### Short task
Print all the records exactly, please.

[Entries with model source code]
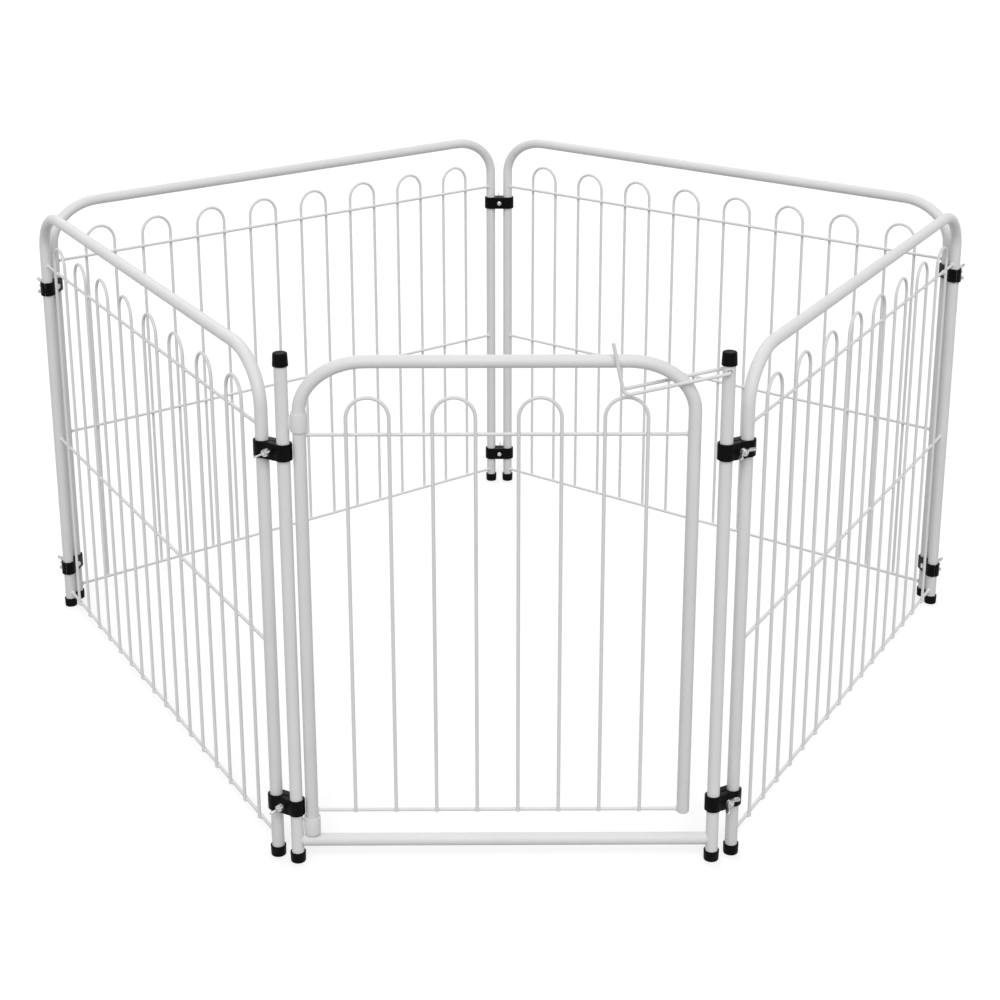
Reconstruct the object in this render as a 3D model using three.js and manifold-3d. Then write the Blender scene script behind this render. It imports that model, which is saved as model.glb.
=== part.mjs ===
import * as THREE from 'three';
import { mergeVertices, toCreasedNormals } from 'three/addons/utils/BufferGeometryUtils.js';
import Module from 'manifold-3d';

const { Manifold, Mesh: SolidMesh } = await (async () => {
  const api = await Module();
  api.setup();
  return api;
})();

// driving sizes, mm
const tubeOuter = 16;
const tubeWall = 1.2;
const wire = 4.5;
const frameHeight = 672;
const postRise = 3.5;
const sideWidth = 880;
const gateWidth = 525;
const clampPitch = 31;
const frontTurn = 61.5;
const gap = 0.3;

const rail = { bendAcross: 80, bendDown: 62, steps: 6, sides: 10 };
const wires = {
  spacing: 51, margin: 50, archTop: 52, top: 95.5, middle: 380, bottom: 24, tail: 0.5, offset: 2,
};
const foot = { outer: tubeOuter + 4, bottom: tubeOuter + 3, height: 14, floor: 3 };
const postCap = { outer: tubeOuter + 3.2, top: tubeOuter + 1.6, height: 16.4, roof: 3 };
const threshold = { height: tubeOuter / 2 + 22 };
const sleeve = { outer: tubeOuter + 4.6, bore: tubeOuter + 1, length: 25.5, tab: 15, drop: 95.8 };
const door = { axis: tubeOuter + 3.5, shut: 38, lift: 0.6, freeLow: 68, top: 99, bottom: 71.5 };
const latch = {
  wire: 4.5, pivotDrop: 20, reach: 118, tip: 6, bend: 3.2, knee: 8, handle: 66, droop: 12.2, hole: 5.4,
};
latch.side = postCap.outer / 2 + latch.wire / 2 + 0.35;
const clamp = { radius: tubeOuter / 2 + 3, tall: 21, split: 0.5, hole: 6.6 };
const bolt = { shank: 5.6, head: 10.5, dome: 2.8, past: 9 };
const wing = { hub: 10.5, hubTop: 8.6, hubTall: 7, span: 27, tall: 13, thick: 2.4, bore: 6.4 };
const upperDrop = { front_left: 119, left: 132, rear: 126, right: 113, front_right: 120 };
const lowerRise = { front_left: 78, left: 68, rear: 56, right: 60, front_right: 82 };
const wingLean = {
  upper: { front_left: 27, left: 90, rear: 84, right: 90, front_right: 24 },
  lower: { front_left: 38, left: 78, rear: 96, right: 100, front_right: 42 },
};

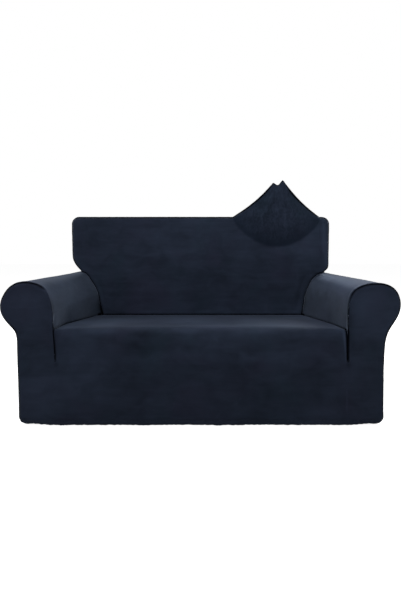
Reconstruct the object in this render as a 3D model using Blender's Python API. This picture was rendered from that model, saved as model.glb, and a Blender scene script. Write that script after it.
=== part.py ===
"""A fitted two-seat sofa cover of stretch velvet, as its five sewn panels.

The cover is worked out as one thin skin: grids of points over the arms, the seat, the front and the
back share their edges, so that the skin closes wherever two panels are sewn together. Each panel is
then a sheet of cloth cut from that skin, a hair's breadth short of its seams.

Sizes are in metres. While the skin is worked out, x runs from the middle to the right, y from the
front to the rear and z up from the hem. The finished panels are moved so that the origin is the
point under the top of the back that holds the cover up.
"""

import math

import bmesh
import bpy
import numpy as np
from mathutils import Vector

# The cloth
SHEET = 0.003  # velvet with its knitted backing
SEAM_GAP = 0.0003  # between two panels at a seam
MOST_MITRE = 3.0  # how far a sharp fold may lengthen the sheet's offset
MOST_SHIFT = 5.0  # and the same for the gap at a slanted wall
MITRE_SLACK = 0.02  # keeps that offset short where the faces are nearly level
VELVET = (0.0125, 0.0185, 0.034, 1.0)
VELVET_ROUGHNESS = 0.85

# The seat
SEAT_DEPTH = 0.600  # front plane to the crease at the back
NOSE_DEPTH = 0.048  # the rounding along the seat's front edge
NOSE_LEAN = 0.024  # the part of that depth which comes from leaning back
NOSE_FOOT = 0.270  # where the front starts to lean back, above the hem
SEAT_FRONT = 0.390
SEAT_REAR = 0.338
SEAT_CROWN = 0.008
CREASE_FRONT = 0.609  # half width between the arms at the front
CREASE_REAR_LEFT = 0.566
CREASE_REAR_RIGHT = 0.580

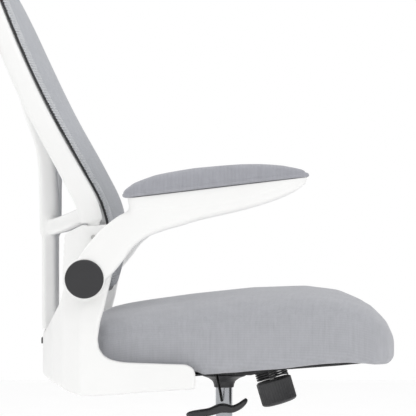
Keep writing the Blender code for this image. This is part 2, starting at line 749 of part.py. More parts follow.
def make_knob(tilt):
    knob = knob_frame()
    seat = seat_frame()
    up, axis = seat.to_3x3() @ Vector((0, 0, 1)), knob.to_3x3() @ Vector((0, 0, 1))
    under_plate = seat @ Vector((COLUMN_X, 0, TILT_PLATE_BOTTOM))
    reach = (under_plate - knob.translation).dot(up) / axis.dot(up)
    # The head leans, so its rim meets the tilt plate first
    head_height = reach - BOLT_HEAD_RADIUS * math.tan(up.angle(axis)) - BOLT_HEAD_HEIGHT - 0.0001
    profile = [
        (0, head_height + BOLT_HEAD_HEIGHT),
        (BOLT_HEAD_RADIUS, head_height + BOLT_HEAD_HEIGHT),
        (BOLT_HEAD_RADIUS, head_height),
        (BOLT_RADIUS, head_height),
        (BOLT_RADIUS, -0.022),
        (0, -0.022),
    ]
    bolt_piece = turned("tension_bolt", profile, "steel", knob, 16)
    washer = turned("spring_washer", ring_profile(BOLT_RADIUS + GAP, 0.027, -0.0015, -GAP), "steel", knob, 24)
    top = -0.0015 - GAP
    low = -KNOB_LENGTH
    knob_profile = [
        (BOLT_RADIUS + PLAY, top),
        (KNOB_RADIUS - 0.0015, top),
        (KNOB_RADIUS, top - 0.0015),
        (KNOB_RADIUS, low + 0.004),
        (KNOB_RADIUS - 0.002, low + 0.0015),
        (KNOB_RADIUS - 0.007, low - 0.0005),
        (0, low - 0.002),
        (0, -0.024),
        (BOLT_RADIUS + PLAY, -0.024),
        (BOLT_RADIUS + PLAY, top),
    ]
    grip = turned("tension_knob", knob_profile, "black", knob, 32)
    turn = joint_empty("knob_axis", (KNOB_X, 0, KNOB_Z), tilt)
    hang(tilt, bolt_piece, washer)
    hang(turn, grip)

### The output
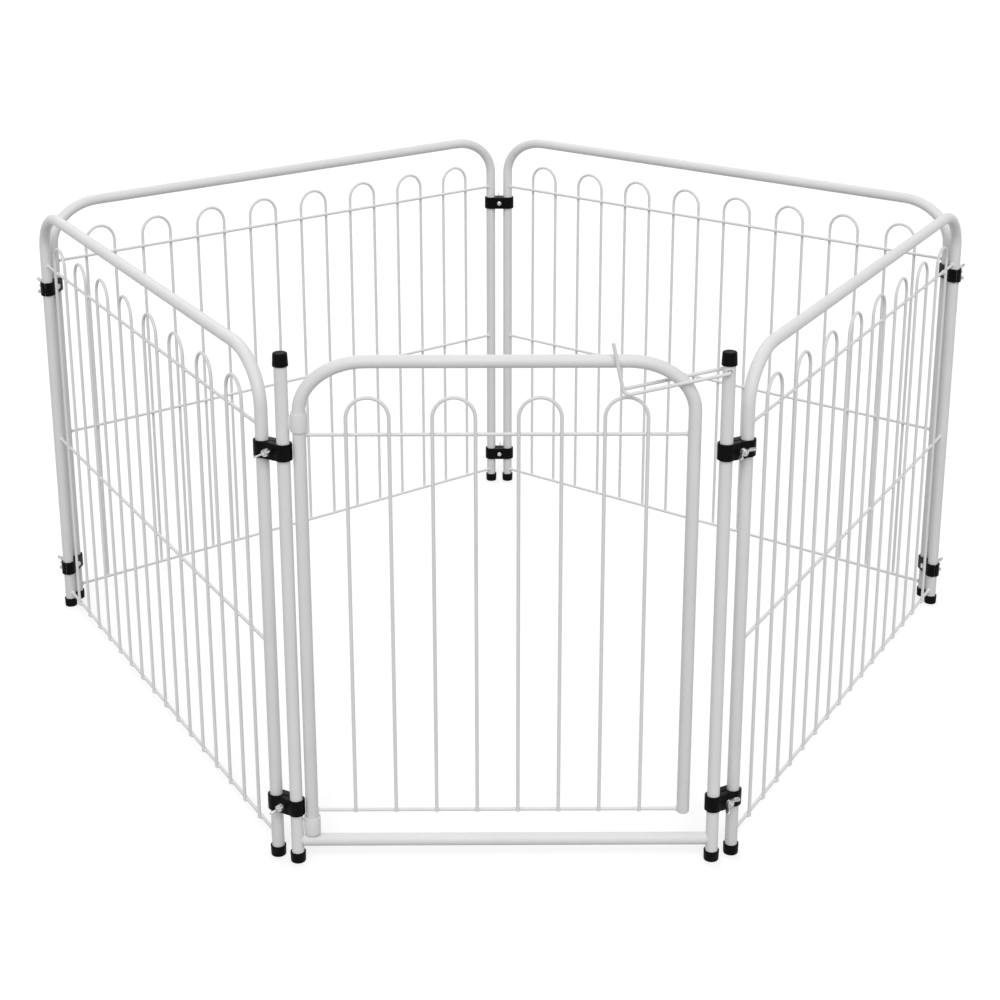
Reconstruct the object in this render as a 3D model using three.js and manifold-3d. Then write the Blender scene script behind this render. It imports that model, which is saved as model.glb.
=== part.mjs ===
import * as THREE from 'three';
import { mergeVertices, toCreasedNormals } from 'three/addons/utils/BufferGeometryUtils.js';
import Module from 'manifold-3d';

const { Manifold, Mesh: SolidMesh } = await (async () => {
  const api = await Module();
  api.setup();
  return api;
})();

// driving sizes, mm
const tubeOuter = 16;
const tubeWall = 1.2;
const wire = 4.5;
const frameHeight = 672;
const postRise = 3.5;
const sideWidth = 880;
const gateWidth = 525;
const clampPitch = 31;
const frontTurn = 61.5;
const gap = 0.3;

const rail = { bendAcross: 80, bendDown: 62, steps: 6, sides: 10 };
const wires = {
  spacing: 51, margin: 50, archTop: 52, top: 95.5, middle: 380, bottom: 24, tail: 0.5, offset: 2,
};
const foot = { outer: tubeOuter + 4, bottom: tubeOuter + 3, height: 14, floor: 3 };
const postCap = { outer: tubeOuter + 3.2, top: tubeOuter + 1.6, height: 16.4, roof: 3 };
const threshold = { height: tubeOuter / 2 + 22 };
const sleeve = { outer: tubeOuter + 4.6, bore: tubeOuter + 1, length: 25.5, tab: 15, drop: 95.8 };
const door = { axis: tubeOuter + 3.5, shut: 38, lift: 0.6, freeLow: 68, top: 99, bottom: 71.5 };
const latch = {
  wire: 4.5, pivotDrop: 20, reach: 118, tip: 6, bend: 3.2, knee: 8, handle: 66, droop: 12.2, hole: 5.4,
};
latch.side = postCap.outer / 2 + latch.wire / 2 + 0.35;
const clamp = { radius: tubeOuter / 2 + 3, tall: 21, split: 0.5, hole: 6.6 };
const bolt = { shank: 5.6, head: 10.5, dome: 2.8, past: 9 };
const wing = { hub: 10.5, hubTop: 8.6, hubTall: 7, span: 27, tall: 13, thick: 2.4, bore: 6.4 };
const upperDrop = { front_left: 119, left: 132, rear: 126, right: 113, front_right: 120 };
const lowerRise = { front_left: 78, left: 68, rear: 56, right: 60, front_right: 82 };
const wingLean = {
  upper: { front_left: 27, left: 90, rear: 84, right: 90, front_right: 24 },
  lower: { front_left: 38, left: 78, rear: 96, right: 100, front_right: 42 },
};

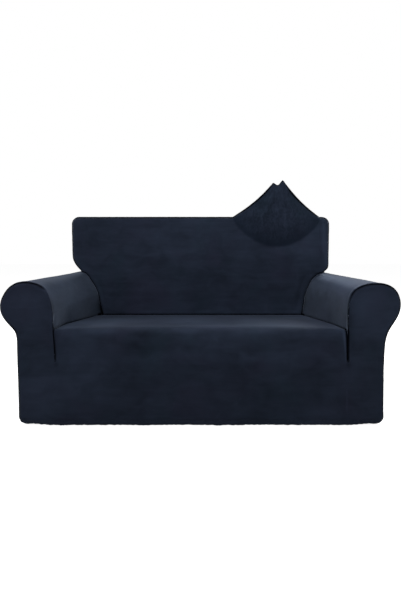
Reconstruct the object in this render as a 3D model using Blender's Python API. This picture was rendered from that model, saved as model.glb, and a Blender scene script. Write that script after it.
=== part.py ===
"""A fitted two-seat sofa cover of stretch velvet, as its five sewn panels.

The cover is worked out as one thin skin: grids of points over the arms, the seat, the front and the
back share their edges, so that the skin closes wherever two panels are sewn together. Each panel is
then a sheet of cloth cut from that skin, a hair's breadth short of its seams.

Sizes are in metres. While the skin is worked out, x runs from the middle to the right, y from the
front to the rear and z up from the hem. The finished panels are moved so that the origin is the
point under the top of the back that holds the cover up.
"""

import math

import bmesh
import bpy
import numpy as np
from mathutils import Vector

# The cloth
SHEET = 0.003  # velvet with its knitted backing
SEAM_GAP = 0.0003  # between two panels at a seam
MOST_MITRE = 3.0  # how far a sharp fold may lengthen the sheet's offset
MOST_SHIFT = 5.0  # and the same for the gap at a slanted wall
MITRE_SLACK = 0.02  # keeps that offset short where the faces are nearly level
VELVET = (0.0125, 0.0185, 0.034, 1.0)
VELVET_ROUGHNESS = 0.85

# The seat
SEAT_DEPTH = 0.600  # front plane to the crease at the back
NOSE_DEPTH = 0.048  # the rounding along the seat's front edge
NOSE_LEAN = 0.024  # the part of that depth which comes from leaning back
NOSE_FOOT = 0.270  # where the front starts to lean back, above the hem
SEAT_FRONT = 0.390
SEAT_REAR = 0.338
SEAT_CROWN = 0.008
CREASE_FRONT = 0.609  # half width between the arms at the front
CREASE_REAR_LEFT = 0.566
CREASE_REAR_RIGHT = 0.580

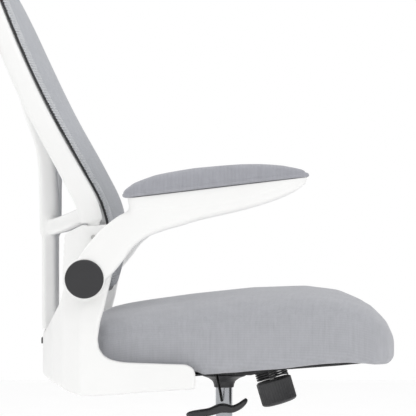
Keep writing the Blender code for this image. This is part 2, starting at line 749 of part.py. More parts follow.
def make_knob(tilt):
    knob = knob_frame()
    seat = seat_frame()
    up, axis = seat.to_3x3() @ Vector((0, 0, 1)), knob.to_3x3() @ Vector((0, 0, 1))
    under_plate = seat @ Vector((COLUMN_X, 0, TILT_PLATE_BOTTOM))
    reach = (under_plate - knob.translation).dot(up) / axis.dot(up)
    # The head leans, so its rim meets the tilt plate first
    head_height = reach - BOLT_HEAD_RADIUS * math.tan(up.angle(axis)) - BOLT_HEAD_HEIGHT - 0.0001
    profile = [
        (0, head_height + BOLT_HEAD_HEIGHT),
        (BOLT_HEAD_RADIUS, head_height + BOLT_HEAD_HEIGHT),
        (BOLT_HEAD_RADIUS, head_height),
        (BOLT_RADIUS, head_height),
        (BOLT_RADIUS, -0.022),
        (0, -0.022),
    ]
    bolt_piece = turned("tension_bolt", profile, "steel", knob, 16)
    washer = turned("spring_washer", ring_profile(BOLT_RADIUS + GAP, 0.027, -0.0015, -GAP), "steel", knob, 24)
    top = -0.0015 - GAP
    low = -KNOB_LENGTH
    knob_profile = [
        (BOLT_RADIUS + PLAY, top),
        (KNOB_RADIUS - 0.0015, top),
        (KNOB_RADIUS, top - 0.0015),
        (KNOB_RADIUS, low + 0.004),
        (KNOB_RADIUS - 0.002, low + 0.0015),
        (KNOB_RADIUS - 0.007, low - 0.0005),
        (0, low - 0.002),
        (0, -0.024),
        (BOLT_RADIUS + PLAY, -0.024),
        (BOLT_RADIUS + PLAY, top),
    ]
    grip = turned("tension_knob", knob_profile, "black", knob, 32)
    turn = joint_empty("knob_axis", (KNOB_X, 0, KNOB_Z), tilt)
    hang(tilt, bolt_piece, washer)
    hang(turn, grip)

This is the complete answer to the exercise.